Prudence is sometimes depicted in medieval art as a woman with snakes and a mirror. The snake imagery is taken directly from Christ’s injunction to us to “be wise as serpents and innocent as doves” (Mt. 10.16). The mirror image has to do with our self-awareness. The cardinal virtues provide a way of understanding the totality of our humanity, a kind of philosophical or theological anthropology, if you will. Temperance – self-control or self-mastery – refers to the body; courage or fortitude speak to the heart (cor); prudence to our minds. But left at that we would just have a collection of parts and no sense of the unity of the whole of ourselves, hence the greatest of the four is justice which is about the right relation of the virtues to the whole of our being.
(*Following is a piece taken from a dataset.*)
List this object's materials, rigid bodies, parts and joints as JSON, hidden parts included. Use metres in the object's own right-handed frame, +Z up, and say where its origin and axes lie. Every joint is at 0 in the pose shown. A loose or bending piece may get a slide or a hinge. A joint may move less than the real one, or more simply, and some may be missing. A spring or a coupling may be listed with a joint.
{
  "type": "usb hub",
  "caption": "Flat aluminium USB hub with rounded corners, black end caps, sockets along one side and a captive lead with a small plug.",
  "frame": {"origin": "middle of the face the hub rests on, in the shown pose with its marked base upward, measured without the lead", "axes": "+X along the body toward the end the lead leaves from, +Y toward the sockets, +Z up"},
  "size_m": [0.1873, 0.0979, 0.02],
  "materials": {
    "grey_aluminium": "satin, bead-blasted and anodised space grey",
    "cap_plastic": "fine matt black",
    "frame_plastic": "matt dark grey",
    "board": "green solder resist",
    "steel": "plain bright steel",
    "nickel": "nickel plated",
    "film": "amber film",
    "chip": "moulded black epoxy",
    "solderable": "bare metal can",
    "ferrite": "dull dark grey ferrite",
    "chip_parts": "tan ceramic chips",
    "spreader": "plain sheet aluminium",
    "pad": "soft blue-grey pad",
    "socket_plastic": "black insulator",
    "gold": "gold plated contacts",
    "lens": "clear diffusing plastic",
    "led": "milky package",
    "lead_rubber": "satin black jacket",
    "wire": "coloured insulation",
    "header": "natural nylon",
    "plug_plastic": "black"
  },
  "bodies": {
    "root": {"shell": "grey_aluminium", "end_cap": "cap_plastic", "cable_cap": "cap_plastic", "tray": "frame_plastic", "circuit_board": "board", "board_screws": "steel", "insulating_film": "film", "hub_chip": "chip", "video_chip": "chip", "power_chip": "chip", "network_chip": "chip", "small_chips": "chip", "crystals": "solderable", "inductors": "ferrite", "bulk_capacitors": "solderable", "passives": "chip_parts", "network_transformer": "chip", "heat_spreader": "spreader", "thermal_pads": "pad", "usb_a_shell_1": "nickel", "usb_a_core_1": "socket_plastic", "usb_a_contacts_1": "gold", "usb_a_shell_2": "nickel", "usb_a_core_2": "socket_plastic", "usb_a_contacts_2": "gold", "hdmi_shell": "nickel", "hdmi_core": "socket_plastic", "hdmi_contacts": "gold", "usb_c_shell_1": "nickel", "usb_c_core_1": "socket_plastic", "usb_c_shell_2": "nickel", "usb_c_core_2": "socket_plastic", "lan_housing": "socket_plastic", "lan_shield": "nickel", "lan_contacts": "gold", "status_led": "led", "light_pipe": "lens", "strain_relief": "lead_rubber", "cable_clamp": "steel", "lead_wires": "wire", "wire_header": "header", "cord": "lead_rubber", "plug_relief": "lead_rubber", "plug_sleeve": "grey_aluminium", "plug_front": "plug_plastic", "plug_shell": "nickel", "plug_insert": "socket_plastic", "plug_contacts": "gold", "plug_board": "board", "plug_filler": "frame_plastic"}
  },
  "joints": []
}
Courage without prudence can be dangerous – reckless and foolish, as it were. Prudence without courage, on the other hand, can result in being cowardly and fearful.

But these cardinal virtues are incomplete in terms of our end with God. The theological virtues are the virtues of grace which perfect nature but do not destroy nature. This too connects to a sacramental view of things in which the natural things of bread and wine in relation to the body and blood of Christ are not negated or destroyed but made the divine instruments of our incorporation into the life of Christ. But this is about prudence, our active attention to the purpose of this holy place and this holy liturgy.
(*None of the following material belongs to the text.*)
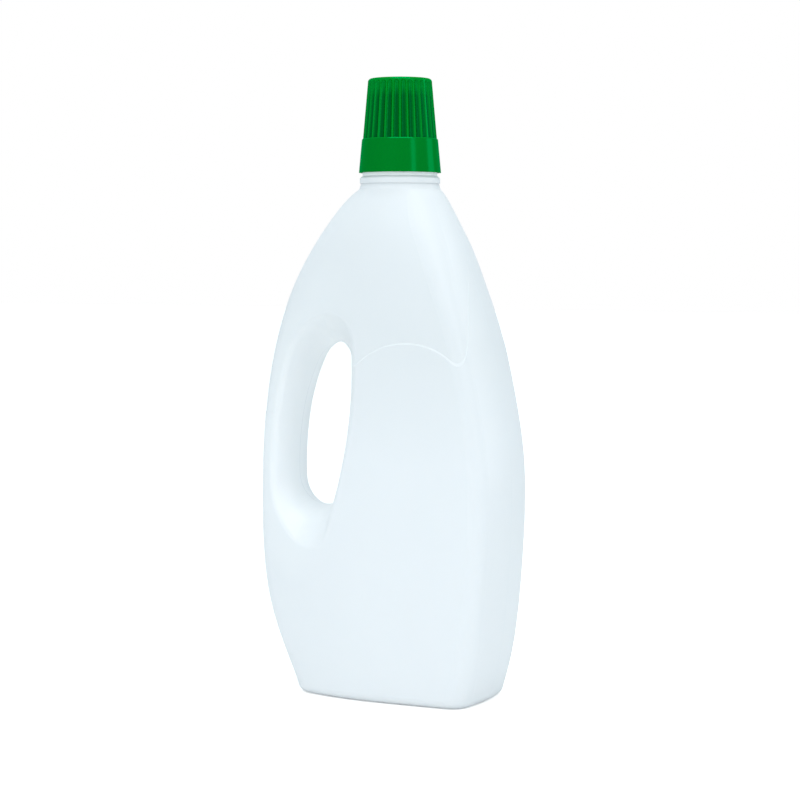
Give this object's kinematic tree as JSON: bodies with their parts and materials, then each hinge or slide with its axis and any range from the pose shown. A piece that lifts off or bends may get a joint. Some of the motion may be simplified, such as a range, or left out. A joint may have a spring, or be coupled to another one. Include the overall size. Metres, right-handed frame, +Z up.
{
  "type": "cleaner bottle",
  "caption": "One-litre blow-moulded cleaner bottle with a through handle, a pour insert and a ribbed screw cap.",
  "frame": {"origin": "on the table, under the middle of the bottle's width and depth", "axes": "+Z up along the neck; +Y across the thin way of the bottle; the handle is towards -X"},
  "size_m": [0.1273, 0.0572, 0.2882],
  "materials": {
    "bottle_hdpe": "satin, slightly translucent white polyethylene",
    "insert_ldpe": "satin natural polyethylene",
    "liner_foam": "matt white foamed polyethylene",
    "cap_pp": "glossy green polypropylene"
  },
  "bodies": {
    "bottle": {"bottle": "bottle_hdpe", "pour_insert": "insert_ldpe"},
    "liner": {"cap_liner": "liner_foam"},
    "cap": {"screw_cap": "cap_pp"}
  },
  "joints": [
    {"name": "cap_lift", "type": "slide", "parent": "bottle", "child": "liner", "axis": [0, 0, 1], "range_m": [0, 0.00631]},
    {"name": "cap_turn", "type": "hinge", "parent": "liner", "child": "cap", "pos_m": [0.0069, 0, 0.2605], "axis": [0, 0, 1], "range_deg": [0, 540]}
  ],
  "couplings": [
    {"joint": "cap_lift", "follows": "cap_turn", "m_per_rad": 0.00066845}
  ]
}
We learn to be prudent but prudence itself is an activity of our souls. Here we learn not from the unrighteousness of the steward but from his example of prudence in terms of his self-interest. Jesus uses the parable to awaken us to our true selves as found together in the body of Christ – not just our immediate self-interest but our real good as being members of the body of Christ. “For we being members are one bread, and one body: for we are all partakers of that one bread.” We are meant to come to the sacrament thoughtfully and attentively, not in ignorance and indifference but with humility as drawn by the love of God about which Paul would not have us ignorant.

We learn even from the unrighteous steward, from the negative, as it were, about what is the positive and the good. Thus this Gospel complements a later Gospel story about the unforgiving servant (BCP, 254). There we see a servant who, having been forgiven a great debt, then refuses to forgive the much smaller debts of the lesser servants who are under him. This is brought to the attention of his Lord who was very angry “and delivered him to the tormentors until he should pay all that he owed” (Mt. 18.34). It is an example of what happens when we refuse to act out of the very mercy which we ourselves have received. We negate the goodness that has been given us and so cast ourselves out from the presence of God; we deny what we have known.

The shift from Trinity 9 to Trinity 22 is about the greater awareness of the transforming power of God’s love in forgiveness. Yet once again, it recalls us to what we should not be in ignorance and to our being reminded of the activity of God’s grace alive in us precisely when we are spiritually prudent, attentive to the things of God in our midst. In every way, “keep thy foot when thou goest to the house of God.”